When those people admonished me, what I felt was the acute difference between a world where you can get whatever you want and one where you have to make do.

Up here, we buy new outfits at Giant Tiger and frozen Brussel Sprouts in the middle of February. But dogs make do as well.

If they’re stray, they survive (or they don’t) begging for scraps outside the IGA at the mall on the reserve or they live in their plywood dog houses, and hopefully get fed, or they’re loved and untrained and tug their buddies roughly around by their neck skin when they play.

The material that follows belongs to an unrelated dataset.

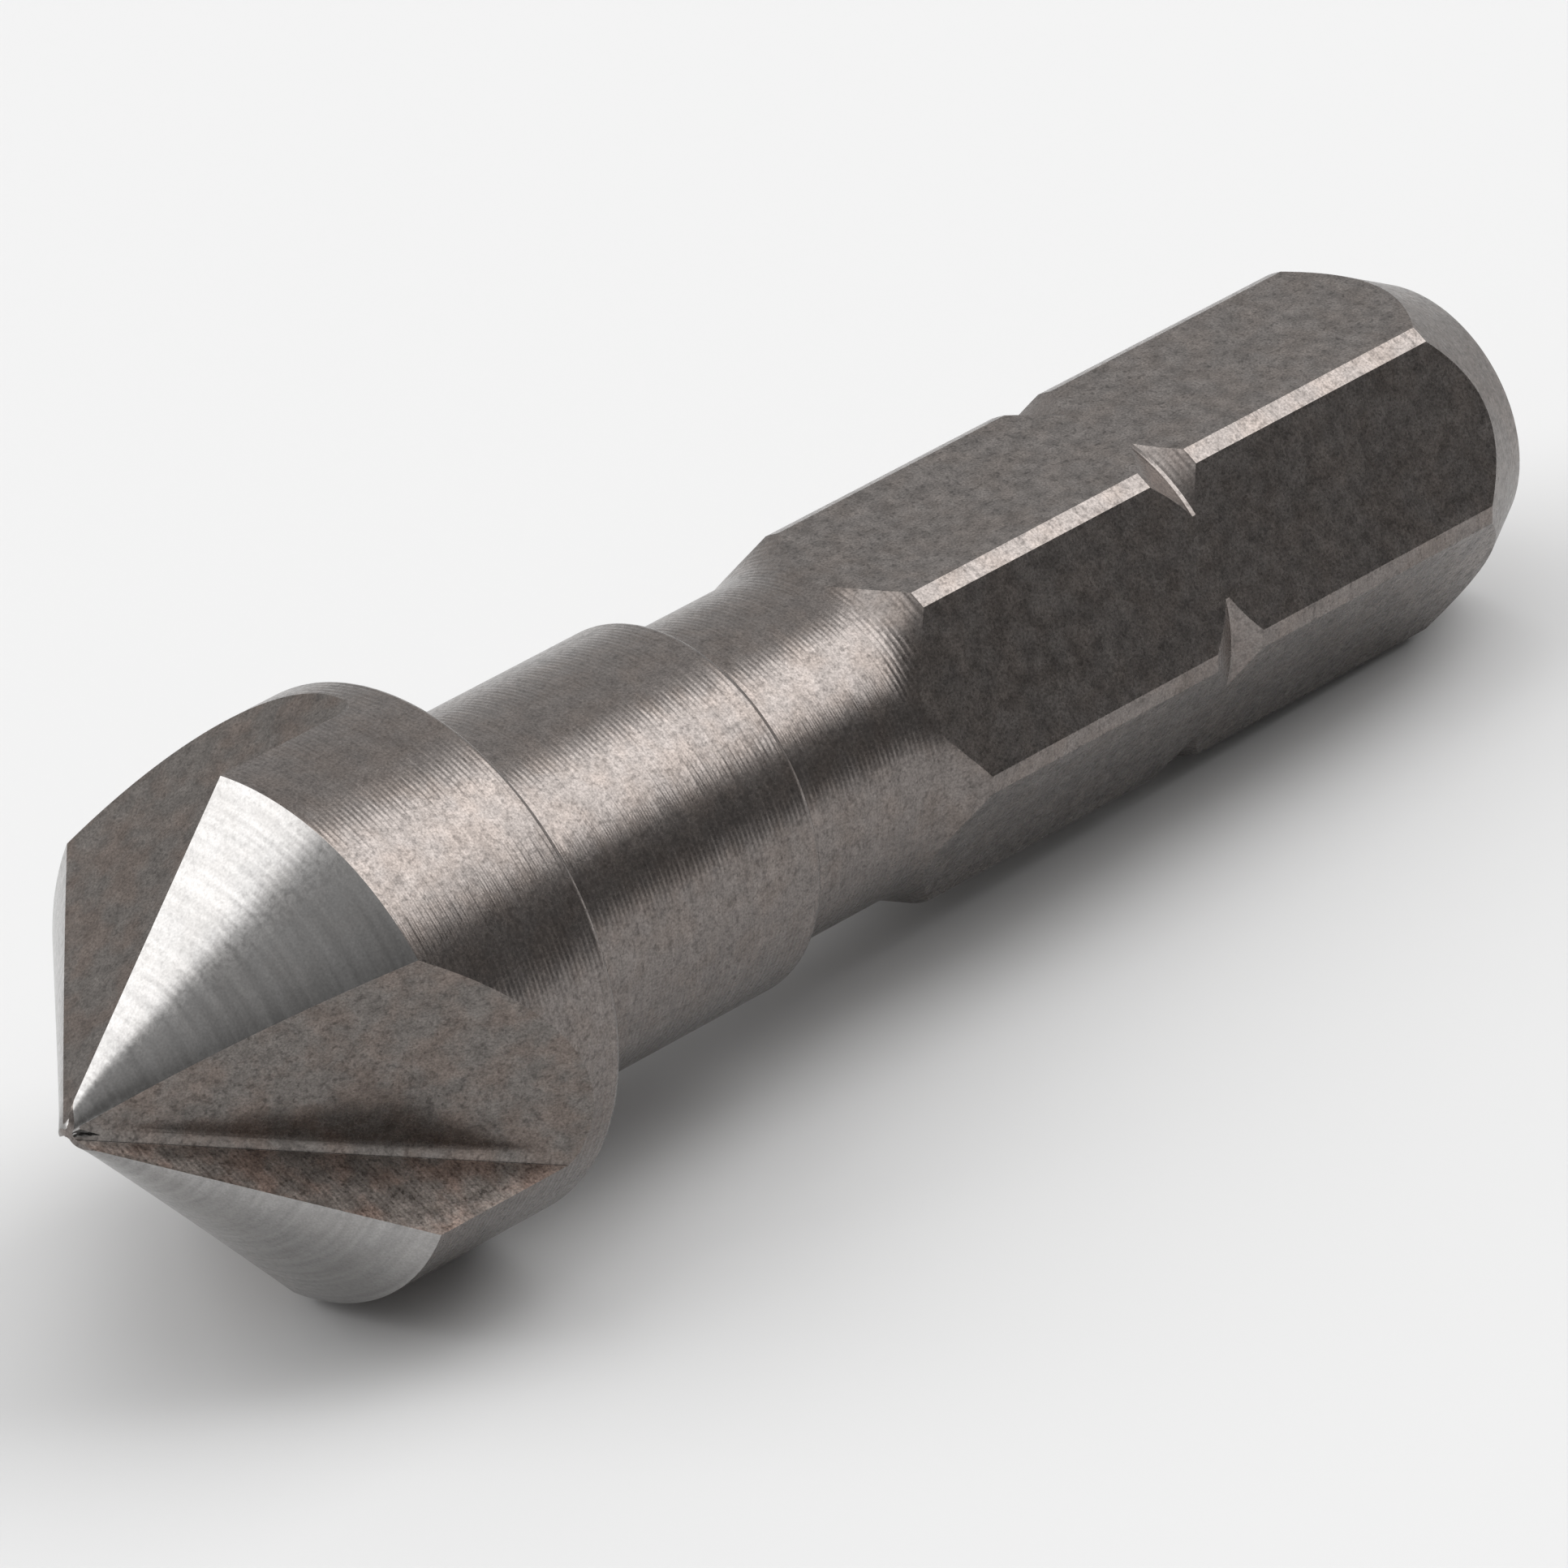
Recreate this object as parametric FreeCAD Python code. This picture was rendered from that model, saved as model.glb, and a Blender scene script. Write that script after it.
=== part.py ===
import FreeCAD, Part
from math import acos, atan2, cos, degrees, radians, sin, sqrt, tan
import os

# Countersink bit, turned and ground from one bar, all sizes in millimetres.
# It is drawn along +X with the sharp point of the cone at x = 0 and then laid down.
# Angles about the tool axis are counted from +Z towards -Y.

# Cutting head
point_angle = 90.0
head_diameter = 10.0
head_length = 9.00          # from the sharp point to the back face
head_rim_radius = 0.15      # rounded edge of the back face
tip_flat_at = 0.70          # the ground point ends here
lip_turn = -5.2             # first cutting lip against the top flat of the hexagon
lips = 3

# Back-off: behind its lip each land falls away like a thread of this lead
relief_lead = 1.30
relief_core = 0.10          # the wheel passes the tool axis at this distance

# Chip flute, a straight pass of a grinding wheel
flute_climb = 32.9          # flute floor against the tool axis
flute_start = 0.27          # where the floor line meets the tool axis
wall_splay = 15.0           # wall against the square of the rake face, at the floor
wall_radius = 19.0
floor_radius = 0.15

# Shank
shank_diameter = 7.08       # collar, and what is left of the corners of the hexagon
collar_length = 6.50
collar_rim_radius = 0.15
neck_diameter = 6.20
neck_length = 2.95          # straight part of the neck
flare_radius = 2.30         # run-out from the neck up to the hexagon
across_flats = 6.30
hexagon_length = 16.36      # from the end of the neck to the end face

# Shank end
end_face_diameter = 5.20
end_chamfer_angle = 27.5

# Catch notch in the six corners
notch_from_end = 8.45
notch_depth = 0.29
notch_floor = 0.09
notch_head_flank = 0.66
notch_tail_flank = 0.46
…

Every day pictures are posted to The Pas Lost and Found Dogs and Cats Facebook page of roaming animals, collared and uncollared, who, if they’re picked up by the town, have until Friday before they’re euthanized.

So, you know, it’s not easy. Especially for tender-hearted animal people, of which there are many in this place.

And for challenging dogs like Lila, the rescue J. and I tried to foster.

Her life has been good since moving out of our place, but not perfect.

She’s been housed in a garage, walked four times a day, fed, loved, and has done an incredible job so far of healing, simply from being taken out of a terrible situation, and not hit or kicked or starved for a few months.

But Lila is getting a great opportunity. She is about to head east, into that world where dogs get to go to school and eat like royalty, if they’re lucky.

The Toronto Humane Society is taking her, because they’re the ones who amazingly stepped forward, to offer her rehabilitation and training and a chance at a new existence.

I so hope it means a happy ending beginning for her, and that she never again has to make do.